## Start Data
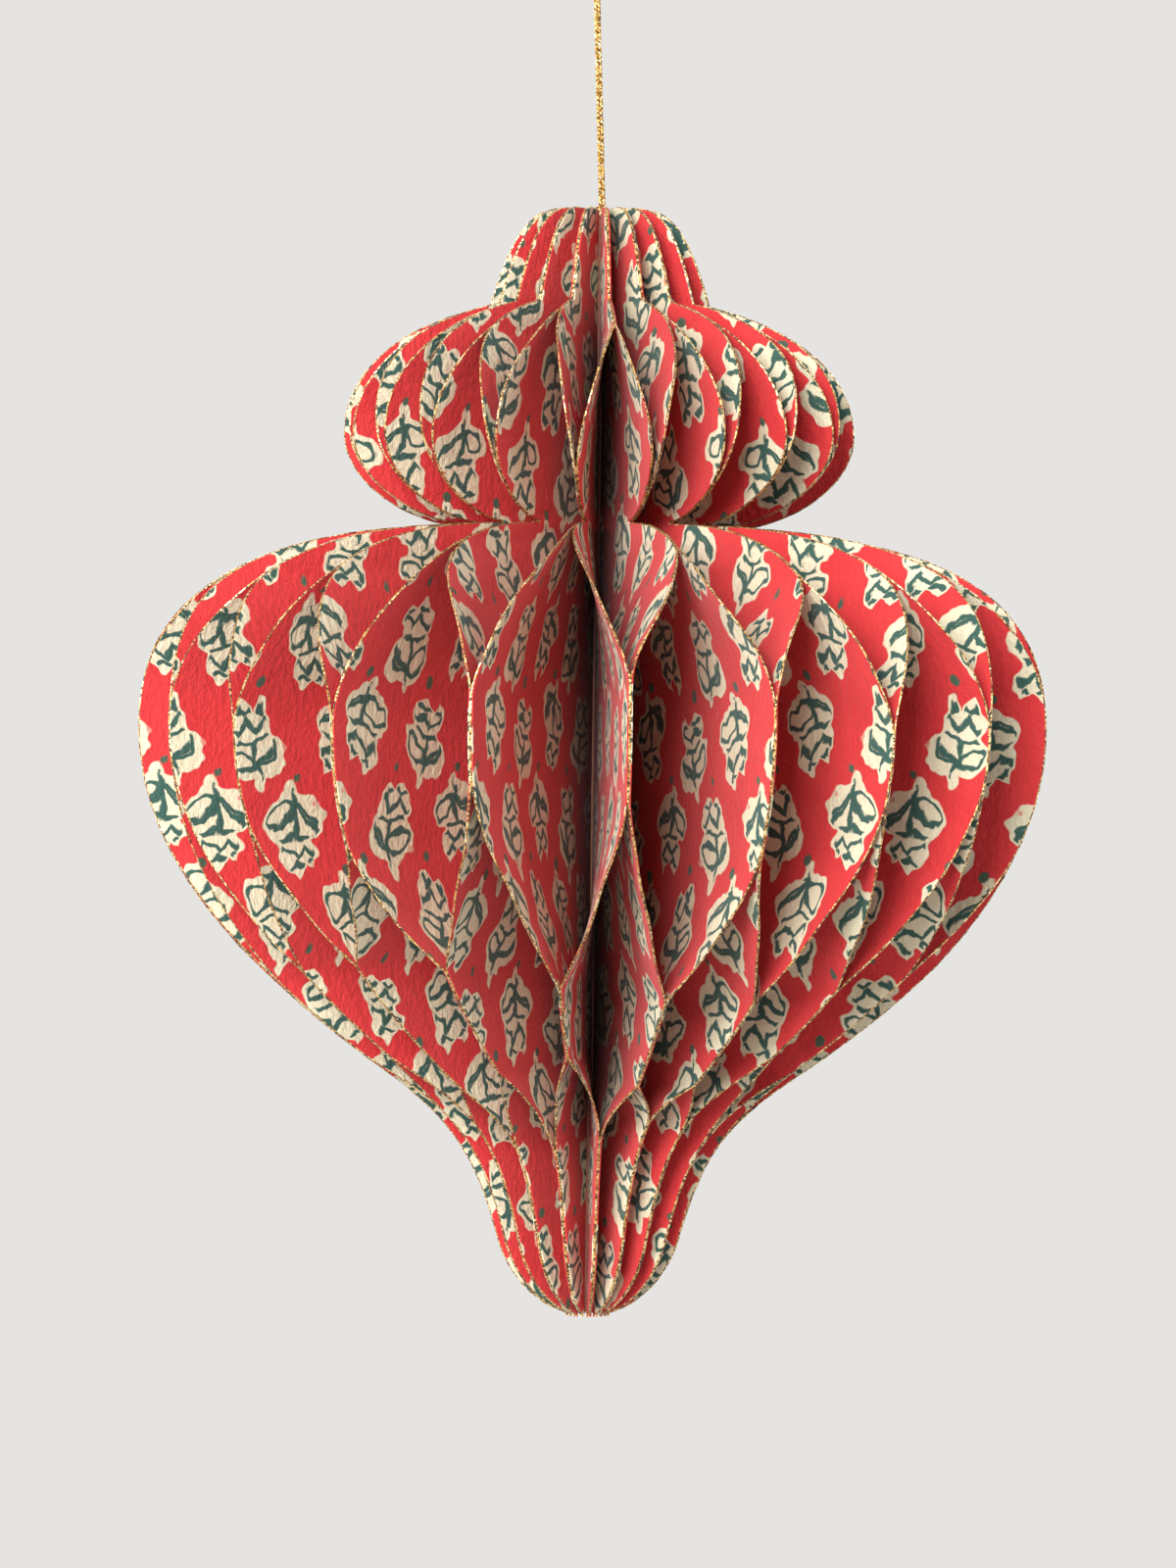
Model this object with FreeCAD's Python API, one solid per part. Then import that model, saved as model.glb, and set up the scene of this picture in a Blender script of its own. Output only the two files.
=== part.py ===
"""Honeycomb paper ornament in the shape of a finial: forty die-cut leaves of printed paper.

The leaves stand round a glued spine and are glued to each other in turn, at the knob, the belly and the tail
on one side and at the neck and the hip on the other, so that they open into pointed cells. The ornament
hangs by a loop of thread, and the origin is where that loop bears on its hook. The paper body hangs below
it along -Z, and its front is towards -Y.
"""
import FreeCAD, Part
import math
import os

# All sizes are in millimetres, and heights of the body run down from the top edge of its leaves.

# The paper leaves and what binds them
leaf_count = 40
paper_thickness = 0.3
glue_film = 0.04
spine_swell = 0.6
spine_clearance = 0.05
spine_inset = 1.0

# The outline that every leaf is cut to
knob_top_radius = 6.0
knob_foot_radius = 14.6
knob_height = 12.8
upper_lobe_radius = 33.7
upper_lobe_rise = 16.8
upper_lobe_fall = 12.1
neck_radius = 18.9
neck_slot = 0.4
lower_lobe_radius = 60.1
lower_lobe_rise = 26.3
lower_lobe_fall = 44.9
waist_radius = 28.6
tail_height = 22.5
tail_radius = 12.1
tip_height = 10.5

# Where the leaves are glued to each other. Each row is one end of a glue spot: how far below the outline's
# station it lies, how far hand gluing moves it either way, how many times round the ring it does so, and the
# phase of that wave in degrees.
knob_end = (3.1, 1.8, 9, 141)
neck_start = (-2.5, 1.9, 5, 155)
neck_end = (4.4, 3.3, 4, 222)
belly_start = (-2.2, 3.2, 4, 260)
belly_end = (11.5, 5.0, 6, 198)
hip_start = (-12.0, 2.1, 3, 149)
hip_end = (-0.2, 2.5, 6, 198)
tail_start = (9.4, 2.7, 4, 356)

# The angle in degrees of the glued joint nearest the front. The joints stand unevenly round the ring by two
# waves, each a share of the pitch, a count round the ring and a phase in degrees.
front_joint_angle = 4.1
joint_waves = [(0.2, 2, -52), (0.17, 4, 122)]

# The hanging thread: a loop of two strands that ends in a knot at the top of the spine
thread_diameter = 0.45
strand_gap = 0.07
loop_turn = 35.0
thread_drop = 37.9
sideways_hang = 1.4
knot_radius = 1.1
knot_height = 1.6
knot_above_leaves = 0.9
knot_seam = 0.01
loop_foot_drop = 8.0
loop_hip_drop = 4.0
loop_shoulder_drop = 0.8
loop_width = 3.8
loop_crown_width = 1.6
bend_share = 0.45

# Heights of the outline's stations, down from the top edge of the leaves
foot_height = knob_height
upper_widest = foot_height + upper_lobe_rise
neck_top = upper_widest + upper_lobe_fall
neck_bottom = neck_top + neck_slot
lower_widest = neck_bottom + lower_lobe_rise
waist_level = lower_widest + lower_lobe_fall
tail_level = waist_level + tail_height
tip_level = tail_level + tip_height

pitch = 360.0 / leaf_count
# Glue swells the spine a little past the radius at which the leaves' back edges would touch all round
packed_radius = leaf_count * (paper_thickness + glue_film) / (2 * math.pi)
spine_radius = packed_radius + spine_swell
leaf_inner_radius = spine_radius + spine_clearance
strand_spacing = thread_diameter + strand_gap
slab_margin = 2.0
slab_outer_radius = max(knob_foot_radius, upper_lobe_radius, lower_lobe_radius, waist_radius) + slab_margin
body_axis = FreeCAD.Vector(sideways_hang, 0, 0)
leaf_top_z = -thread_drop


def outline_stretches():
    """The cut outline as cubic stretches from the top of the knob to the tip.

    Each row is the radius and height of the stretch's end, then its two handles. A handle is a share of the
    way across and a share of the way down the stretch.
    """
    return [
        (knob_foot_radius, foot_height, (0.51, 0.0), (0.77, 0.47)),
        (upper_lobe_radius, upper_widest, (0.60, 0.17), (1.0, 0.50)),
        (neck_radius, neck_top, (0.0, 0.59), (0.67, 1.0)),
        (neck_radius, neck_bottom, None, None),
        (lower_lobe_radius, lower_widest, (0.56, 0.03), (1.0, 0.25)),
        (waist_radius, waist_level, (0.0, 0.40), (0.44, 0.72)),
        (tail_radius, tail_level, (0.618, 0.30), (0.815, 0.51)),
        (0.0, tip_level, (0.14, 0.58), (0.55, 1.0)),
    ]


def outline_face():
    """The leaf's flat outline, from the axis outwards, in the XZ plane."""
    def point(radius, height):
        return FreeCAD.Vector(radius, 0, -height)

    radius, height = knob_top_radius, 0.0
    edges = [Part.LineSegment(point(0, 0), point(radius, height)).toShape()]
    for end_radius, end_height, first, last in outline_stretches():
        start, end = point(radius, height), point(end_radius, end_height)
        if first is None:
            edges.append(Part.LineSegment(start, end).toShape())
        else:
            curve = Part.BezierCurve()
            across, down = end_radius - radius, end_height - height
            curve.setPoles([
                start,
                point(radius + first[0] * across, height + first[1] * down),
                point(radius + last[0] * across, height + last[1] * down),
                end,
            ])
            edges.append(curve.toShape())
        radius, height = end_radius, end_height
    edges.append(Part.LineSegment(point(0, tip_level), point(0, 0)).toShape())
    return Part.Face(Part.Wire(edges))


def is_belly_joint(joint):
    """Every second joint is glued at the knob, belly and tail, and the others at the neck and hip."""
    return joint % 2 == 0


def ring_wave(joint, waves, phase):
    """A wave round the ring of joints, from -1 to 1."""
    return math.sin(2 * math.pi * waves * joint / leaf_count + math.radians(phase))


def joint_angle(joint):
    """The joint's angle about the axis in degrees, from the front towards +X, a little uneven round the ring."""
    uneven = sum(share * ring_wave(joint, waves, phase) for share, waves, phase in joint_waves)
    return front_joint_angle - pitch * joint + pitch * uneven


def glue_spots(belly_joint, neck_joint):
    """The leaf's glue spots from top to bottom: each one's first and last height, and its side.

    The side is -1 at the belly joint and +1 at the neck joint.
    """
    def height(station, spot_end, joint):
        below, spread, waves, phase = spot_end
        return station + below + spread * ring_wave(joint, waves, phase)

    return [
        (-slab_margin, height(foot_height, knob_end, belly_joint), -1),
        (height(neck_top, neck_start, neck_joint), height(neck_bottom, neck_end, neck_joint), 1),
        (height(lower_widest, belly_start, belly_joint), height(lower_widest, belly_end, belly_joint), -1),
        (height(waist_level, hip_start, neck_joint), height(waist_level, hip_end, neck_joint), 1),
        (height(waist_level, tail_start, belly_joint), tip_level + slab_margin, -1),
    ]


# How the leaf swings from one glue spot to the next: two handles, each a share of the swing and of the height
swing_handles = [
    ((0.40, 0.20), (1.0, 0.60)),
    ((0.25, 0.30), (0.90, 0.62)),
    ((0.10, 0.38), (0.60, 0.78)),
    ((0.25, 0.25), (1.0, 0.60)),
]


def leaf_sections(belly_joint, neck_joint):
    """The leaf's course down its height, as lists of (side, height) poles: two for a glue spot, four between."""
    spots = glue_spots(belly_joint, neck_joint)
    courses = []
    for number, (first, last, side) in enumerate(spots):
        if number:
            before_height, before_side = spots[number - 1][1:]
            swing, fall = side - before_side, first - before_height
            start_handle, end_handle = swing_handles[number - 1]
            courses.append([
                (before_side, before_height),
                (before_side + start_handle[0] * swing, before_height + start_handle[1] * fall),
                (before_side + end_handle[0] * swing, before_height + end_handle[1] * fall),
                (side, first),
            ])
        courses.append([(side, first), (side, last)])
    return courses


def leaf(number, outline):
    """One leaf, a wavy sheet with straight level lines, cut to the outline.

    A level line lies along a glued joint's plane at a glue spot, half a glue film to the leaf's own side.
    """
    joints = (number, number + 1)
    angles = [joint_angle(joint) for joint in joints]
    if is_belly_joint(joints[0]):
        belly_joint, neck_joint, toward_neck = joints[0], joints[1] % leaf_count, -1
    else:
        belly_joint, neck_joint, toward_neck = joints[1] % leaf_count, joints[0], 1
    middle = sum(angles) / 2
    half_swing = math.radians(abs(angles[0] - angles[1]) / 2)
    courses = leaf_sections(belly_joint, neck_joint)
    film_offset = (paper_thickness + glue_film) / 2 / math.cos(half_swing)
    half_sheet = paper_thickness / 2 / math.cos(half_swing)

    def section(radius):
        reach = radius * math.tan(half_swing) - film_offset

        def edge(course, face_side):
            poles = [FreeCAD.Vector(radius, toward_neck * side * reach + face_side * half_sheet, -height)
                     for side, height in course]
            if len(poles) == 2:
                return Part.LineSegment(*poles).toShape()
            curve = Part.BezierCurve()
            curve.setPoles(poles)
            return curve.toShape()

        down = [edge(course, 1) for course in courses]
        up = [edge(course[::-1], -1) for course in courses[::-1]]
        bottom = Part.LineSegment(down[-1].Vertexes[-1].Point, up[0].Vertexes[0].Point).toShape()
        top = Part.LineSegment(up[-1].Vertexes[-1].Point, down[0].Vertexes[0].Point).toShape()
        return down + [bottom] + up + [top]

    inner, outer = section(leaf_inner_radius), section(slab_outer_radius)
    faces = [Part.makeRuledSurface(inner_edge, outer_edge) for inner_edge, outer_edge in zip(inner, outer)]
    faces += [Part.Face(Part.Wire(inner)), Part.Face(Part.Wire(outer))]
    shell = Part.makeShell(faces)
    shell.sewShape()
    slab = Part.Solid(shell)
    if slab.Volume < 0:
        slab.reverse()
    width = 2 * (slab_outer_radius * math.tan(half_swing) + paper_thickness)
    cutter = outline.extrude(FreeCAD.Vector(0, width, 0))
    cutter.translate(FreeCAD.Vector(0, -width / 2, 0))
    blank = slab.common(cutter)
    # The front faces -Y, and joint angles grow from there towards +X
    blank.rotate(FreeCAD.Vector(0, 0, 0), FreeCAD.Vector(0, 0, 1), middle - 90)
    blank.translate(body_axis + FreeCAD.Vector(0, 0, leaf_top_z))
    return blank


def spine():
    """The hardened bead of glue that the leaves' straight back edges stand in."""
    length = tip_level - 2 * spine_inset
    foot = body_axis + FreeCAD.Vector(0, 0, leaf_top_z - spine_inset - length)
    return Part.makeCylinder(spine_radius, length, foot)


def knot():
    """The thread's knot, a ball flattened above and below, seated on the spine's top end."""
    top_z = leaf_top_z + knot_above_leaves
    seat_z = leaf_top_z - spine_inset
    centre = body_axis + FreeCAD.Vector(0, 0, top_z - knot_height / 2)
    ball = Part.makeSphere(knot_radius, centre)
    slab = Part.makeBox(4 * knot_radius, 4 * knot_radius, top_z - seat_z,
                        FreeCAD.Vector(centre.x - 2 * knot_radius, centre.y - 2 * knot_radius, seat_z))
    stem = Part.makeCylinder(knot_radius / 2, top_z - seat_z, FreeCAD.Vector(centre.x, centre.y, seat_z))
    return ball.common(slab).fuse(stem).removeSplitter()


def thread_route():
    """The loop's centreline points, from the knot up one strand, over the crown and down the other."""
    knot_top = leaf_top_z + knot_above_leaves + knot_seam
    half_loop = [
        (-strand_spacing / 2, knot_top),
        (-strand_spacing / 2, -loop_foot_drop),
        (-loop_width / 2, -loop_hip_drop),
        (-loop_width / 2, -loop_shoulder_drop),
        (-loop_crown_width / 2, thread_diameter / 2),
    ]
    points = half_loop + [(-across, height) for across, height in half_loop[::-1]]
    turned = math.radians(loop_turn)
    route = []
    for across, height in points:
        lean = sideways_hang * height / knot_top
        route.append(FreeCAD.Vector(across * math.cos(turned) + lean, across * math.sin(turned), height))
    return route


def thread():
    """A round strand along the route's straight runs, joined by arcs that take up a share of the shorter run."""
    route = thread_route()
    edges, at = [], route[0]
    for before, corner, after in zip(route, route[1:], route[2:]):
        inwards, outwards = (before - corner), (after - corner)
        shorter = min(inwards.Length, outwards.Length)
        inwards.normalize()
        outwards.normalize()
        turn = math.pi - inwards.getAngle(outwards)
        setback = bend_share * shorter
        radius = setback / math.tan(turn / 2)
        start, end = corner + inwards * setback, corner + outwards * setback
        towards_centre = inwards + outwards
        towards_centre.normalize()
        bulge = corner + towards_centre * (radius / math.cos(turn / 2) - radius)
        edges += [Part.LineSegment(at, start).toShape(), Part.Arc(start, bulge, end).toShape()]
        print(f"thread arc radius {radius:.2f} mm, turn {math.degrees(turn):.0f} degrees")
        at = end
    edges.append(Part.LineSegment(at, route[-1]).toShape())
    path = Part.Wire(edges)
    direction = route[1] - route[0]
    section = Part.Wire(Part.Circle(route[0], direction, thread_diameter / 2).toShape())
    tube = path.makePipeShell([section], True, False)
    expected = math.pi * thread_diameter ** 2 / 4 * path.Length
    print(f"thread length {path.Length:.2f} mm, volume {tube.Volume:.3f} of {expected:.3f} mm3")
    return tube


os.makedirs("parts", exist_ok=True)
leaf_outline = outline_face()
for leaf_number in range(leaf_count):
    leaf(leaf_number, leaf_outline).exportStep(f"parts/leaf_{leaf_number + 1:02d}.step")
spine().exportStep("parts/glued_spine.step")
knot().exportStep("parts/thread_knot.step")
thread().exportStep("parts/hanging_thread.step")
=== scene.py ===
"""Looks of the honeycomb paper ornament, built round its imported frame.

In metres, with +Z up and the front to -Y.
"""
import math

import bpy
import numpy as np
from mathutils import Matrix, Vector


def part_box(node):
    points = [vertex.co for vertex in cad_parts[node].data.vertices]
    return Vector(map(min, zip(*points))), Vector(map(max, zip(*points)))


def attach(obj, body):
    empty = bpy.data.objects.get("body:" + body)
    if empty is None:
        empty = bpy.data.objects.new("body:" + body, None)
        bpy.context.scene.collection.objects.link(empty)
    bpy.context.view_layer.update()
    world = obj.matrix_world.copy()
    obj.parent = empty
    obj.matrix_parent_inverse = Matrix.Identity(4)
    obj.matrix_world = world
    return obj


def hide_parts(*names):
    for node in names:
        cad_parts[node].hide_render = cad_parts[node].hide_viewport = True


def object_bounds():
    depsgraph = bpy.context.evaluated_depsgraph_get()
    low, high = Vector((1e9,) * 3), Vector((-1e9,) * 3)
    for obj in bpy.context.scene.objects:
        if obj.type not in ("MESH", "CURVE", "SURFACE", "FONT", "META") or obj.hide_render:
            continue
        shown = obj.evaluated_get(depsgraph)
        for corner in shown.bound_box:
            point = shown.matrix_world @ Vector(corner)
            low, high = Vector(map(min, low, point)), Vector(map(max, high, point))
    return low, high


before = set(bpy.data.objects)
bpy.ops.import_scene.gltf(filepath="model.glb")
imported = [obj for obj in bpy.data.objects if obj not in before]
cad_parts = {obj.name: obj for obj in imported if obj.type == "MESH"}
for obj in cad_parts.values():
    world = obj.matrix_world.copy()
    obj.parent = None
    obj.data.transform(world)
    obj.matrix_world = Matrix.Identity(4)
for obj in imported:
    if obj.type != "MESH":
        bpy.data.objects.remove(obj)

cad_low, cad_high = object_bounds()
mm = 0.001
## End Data
| Challenge |
Only the lines from the beginning of the material to the line containing "of printed paper." should be echoed, verbatim and in full.

| Final result |
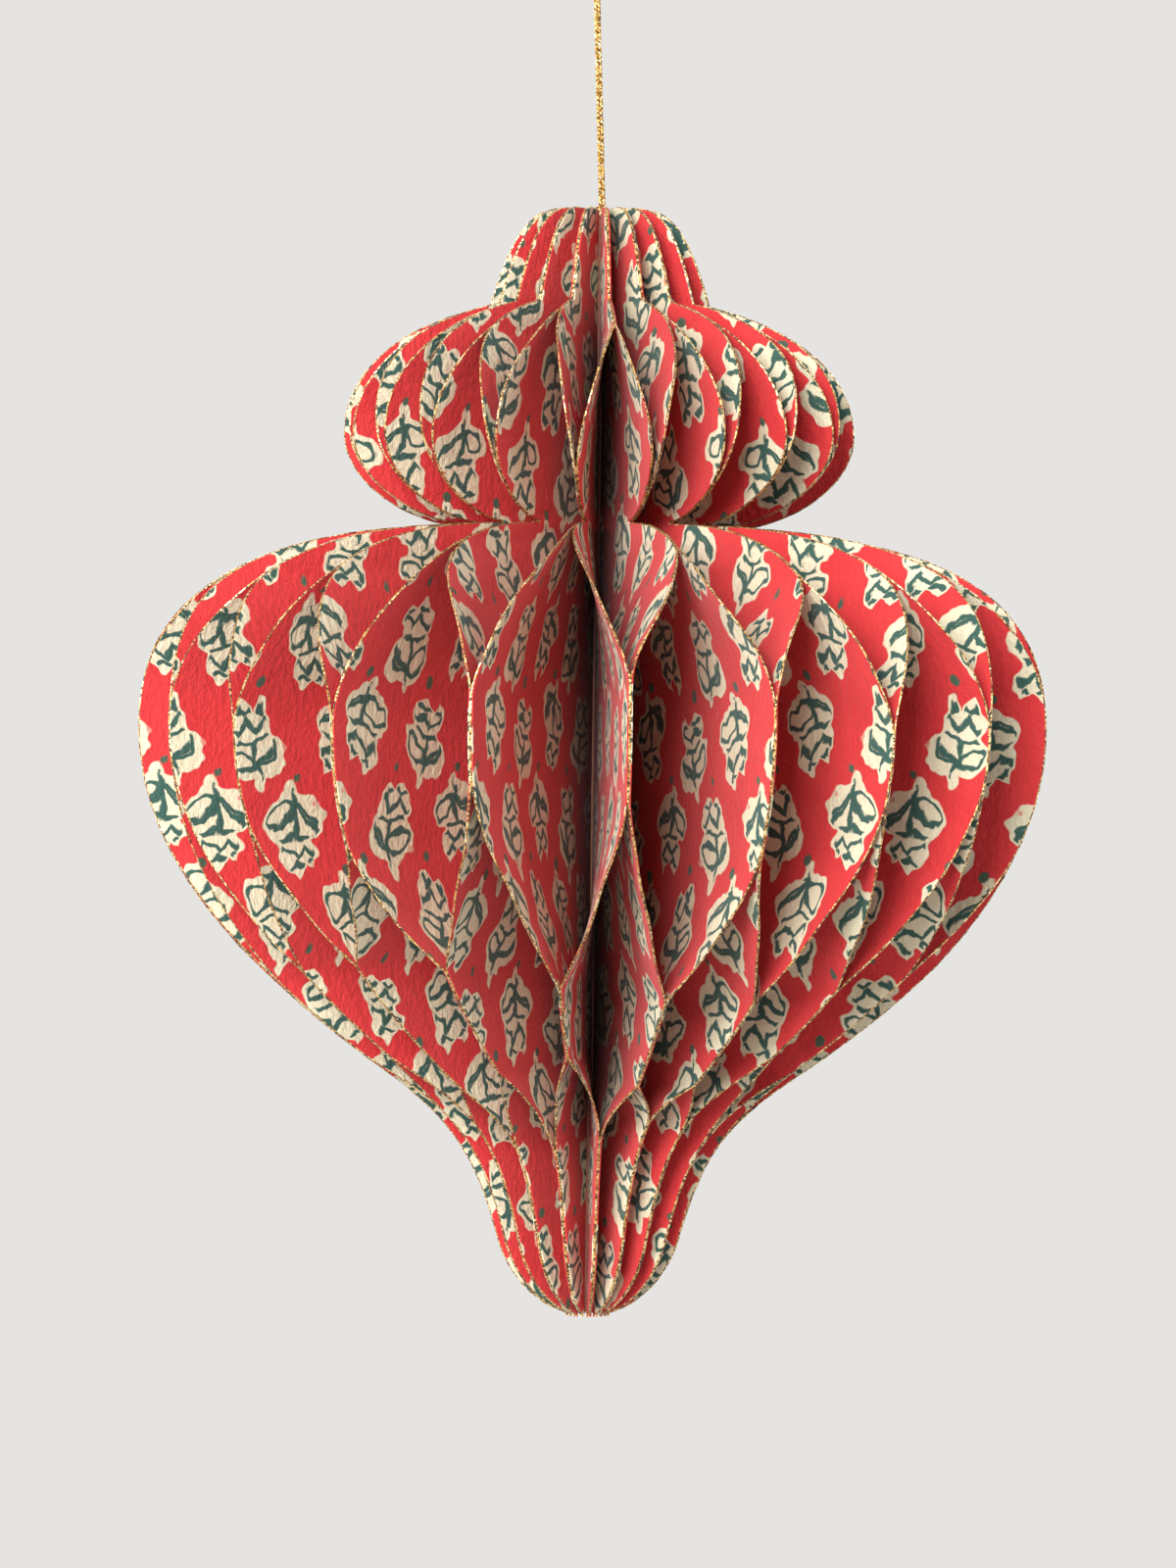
Model this object with FreeCAD's Python API, one solid per part. Then import that model, saved as model.glb, and set up the scene of this picture in a Blender script of its own. Output only the two files.
=== part.py ===
"""Honeycomb paper ornament in the shape of a finial: forty die-cut leaves of printed paper.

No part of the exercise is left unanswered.